= FRW/CFT duality =

Duality between FRW models and conformal field theory

In physics, the Friedmann–Robertson–Walker/conformal field theory-duality or FRW/CFT duality is a conjectured duality for Friedmann–Robertson–Walker metric inspired by the AdS/CFT correspondence. It assumes that the cosmological constant is exactly zero, which is only the case for models with exact unbroken supersymmetry. Because the energy density does not approach zero as we approach spatial infinity, the metric is not asymptotically flat. This is not an asymptotically cold solution.

==Overview==
In eternal inflation, our universe passes through a series of phase transitions with progressively lower cosmological constant. Our current phase has a cosmological constant of size $10^{-123}$, which is conjectured to be metastable in string theory.
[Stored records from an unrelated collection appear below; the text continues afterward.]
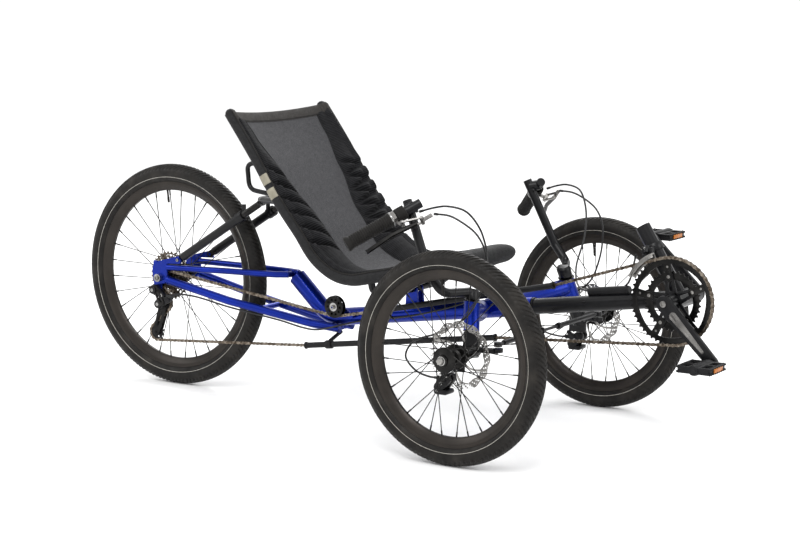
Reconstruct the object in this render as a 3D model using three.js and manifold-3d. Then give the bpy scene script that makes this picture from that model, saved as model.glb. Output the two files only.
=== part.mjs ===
// Recumbent tadpole tricycle for an adult: two steered front wheels, one driven rear wheel.
// Millimetres. +X forward, +Y to the rider's left, +Z up. The ground is Z = 0.
// Shapes are laid out from the front axle line and moved once, at the end, to the middle of the length.
import * as THREE from 'three';
import { mergeVertices } from 'three/addons/utils/BufferGeometryUtils.js';
import Module from 'manifold-3d';

const wasm = await Module();
wasm.setup();

// ---------- driving dimensions ----------
const WHEELBASE = 1101.4;
const TRACK = 741.2;
const CENTRE_X = -416.5;            // middle of the trike's length, from the front axle
const FRONT_BEAD_R = 203;           // 20 inch rim, 406 mm bead seat
const REAR_BEAD_R = 253.5;          // 24 inch rim, 507 mm bead seat
const FRONT_TYRE_R = 247.5;
const REAR_TYRE_R = 301.6;
const TYRE_HALF_W = 23;
const SPOKE_COUNT = 8;              // each stands for four of the real 32
const WHEEL_SIDES = 24;
const GAP = 0.3;                    // between touching pieces

const BB = { x: 395, z: 370 };      // crank axis
const BEAM_SLOPE = 0.1405;          // rise of the main beam per mm forward
const BEAM_R = 22.25;
const BEAM_SIDES = 12;
const BOOM_R = 19;
const TUBE_WALL = 2.2;
const POST_LENGTH = 190;
const POST_LEAN = 0.5585;           // derailleur post, radians back from vertical
const POST_R = 18;

const CRANK_LENGTH = 172.5;
const CRANK_ANGLE = -0.794;         // right arm below the horizontal, radians
const PEDAL_Y = 150;
const CHAIN_PITCH = 12.7;
const LARGE_RING_TEETH = 50;
const SMALL_RING_TEETH = 34;
const CHAINLINE_Y = -49.8;
const COG_TEETH = [32, 28, 24, 21, 18, 15, 13, 11];
const COG_PITCH_Y = 4.8;
const FIRST_COG_Y = -27.9;
const COG = COG_TEETH.length - 1;   // the smallest, which the chain is on
const COG_Y = FIRST_COG_Y - COG_PITCH_Y * COG;
const PULLEY_TEETH = 11;
const IDLER = { x: -540, z: 271, r: 28.5 };
const GUIDE = { x: -1092, z: 232 };
const TENSION = { x: -1121, z: 150 };

const HEAD = { x: -20, y: 241, z: 322 };   // middle of each head tube
const CASTER = 0.1745;
const KINGPIN_LEAN = 0.314;
const HEAD_HALF = 36;
const HEAD_R = 19;
const KINGPIN_R = 9;
const ARM_TIP = { x: 56, y: 250, z: 254 };
const TIE_ROD_Z = 267;

const HUB_END_Y = 38;               // front hub's outer face from the wheel's middle plane
const ROTOR_Y = 326;
const ROTOR_R = 80;

const STRUT_Y = 66;
const STRUT_LOW = { x: -1037, z: 354 };
const STRUT_HIGH = { x: -757, z: 527 };
const SEAT_PIVOT = { x: -330, z: 331 };
const SEAT_PIVOT_R = 9;
const RAIL_Y = 197;
const RAIL_R = 11;

// ---------- materials ----------
const finish = (color, roughness, metalness) =>
  new THREE.MeshStandardMaterial({ color, roughness, metalness });
const BLUE_PAINT = finish(0x0a20b4, 0.25, 0.1);
const SATIN_BLACK = finish(0x16171a, 0.45, 0.3);
const BLACK_PLASTIC = finish(0x111113, 0.6, 0);
const BLACK_RUBBER = finish(0x1b1a19, 0.85, 0);
const TYRE_RUBBER = finish(0x2b2724, 0.9, 0);
const RIM_BLACK = finish(0x3a3533, 0.5, 0.4);
const STEEL = finish(0xb5b2ab, 0.3, 0.9);
const CHAIN_STEEL = finish(0x8f8375, 0.4, 0.85);
const SEAT_CLOTH = finish(0x2a2b2e, 0.95, 0);

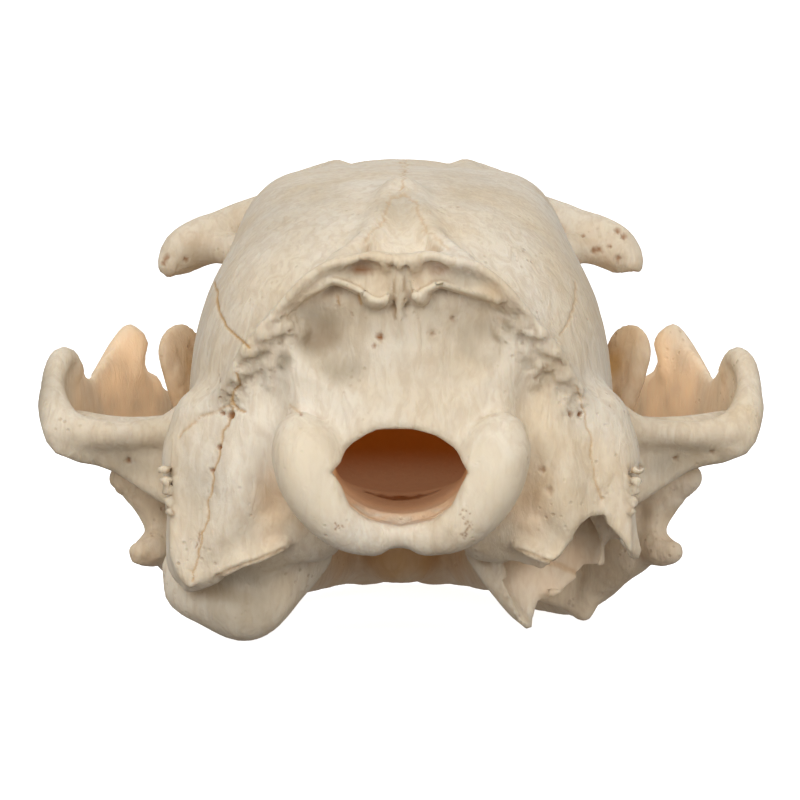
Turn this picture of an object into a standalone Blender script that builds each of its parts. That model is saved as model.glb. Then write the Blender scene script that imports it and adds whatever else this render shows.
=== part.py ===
"""Aardwolf skull: the cranium, the mandible resting under it, and their teeth.

Metres, +Z up, +Y towards the snout and +X to the animal's right. The origin lies
on the resting surface, under the middle of the skull. Sizes below are in
millimetres, and MM turns them into metres where a mesh is made.
"""
import math

import bmesh
import bpy
from mathutils import Matrix, Vector

MM = 0.001
CLEARANCE = 0.35
JAW_JOINT_ROOM = 0.85

# Driving sizes of the whole skull: its rearmost point and its highest one.
BACK_Y = -70.0
CROWN_Z = 54.6

# How finely the bone is melted together, and how many faces are kept of it.
CRANIUM_VOXEL = 0.75
MANDIBLE_VOXEL = 0.6
SMOOTH_PASSES = 4
ROUGH_FACES = 36000
CRANIUM_FACES = 5000
MANDIBLE_FACES = 1550

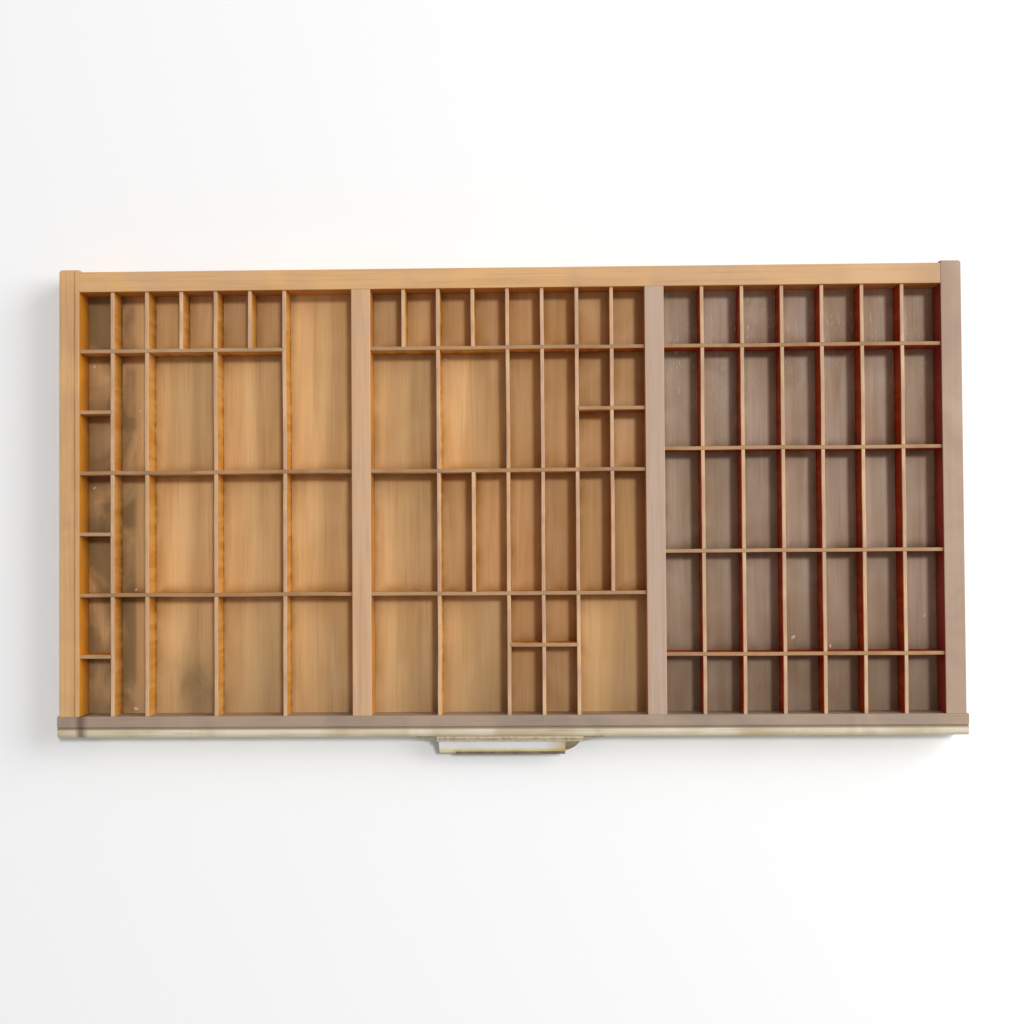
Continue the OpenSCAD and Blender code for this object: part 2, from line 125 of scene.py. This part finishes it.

It is possible our universe might tunnel into a supersymmetric phase with an exactly zero cosmological constant. In fact, any particle in eternal inflation will eventually terminate in a phase with exactly zero or negative cosmological constant. The phases with negative cosmological constant will end in a Big Crunch. Stephen Shenker and Leonard Susskind called this the census taker's hat.

The conformal compactification of the terminal phase has a Penrose diagram shaped like a hat for future null infinity. A Euclidean Liouville quantum field theory is assumed to reside there. The null coordinate corresponds to the running of the renormalization group.

The terminal phase has an ever-expanding FRW metric in which the average energy density goes to zero.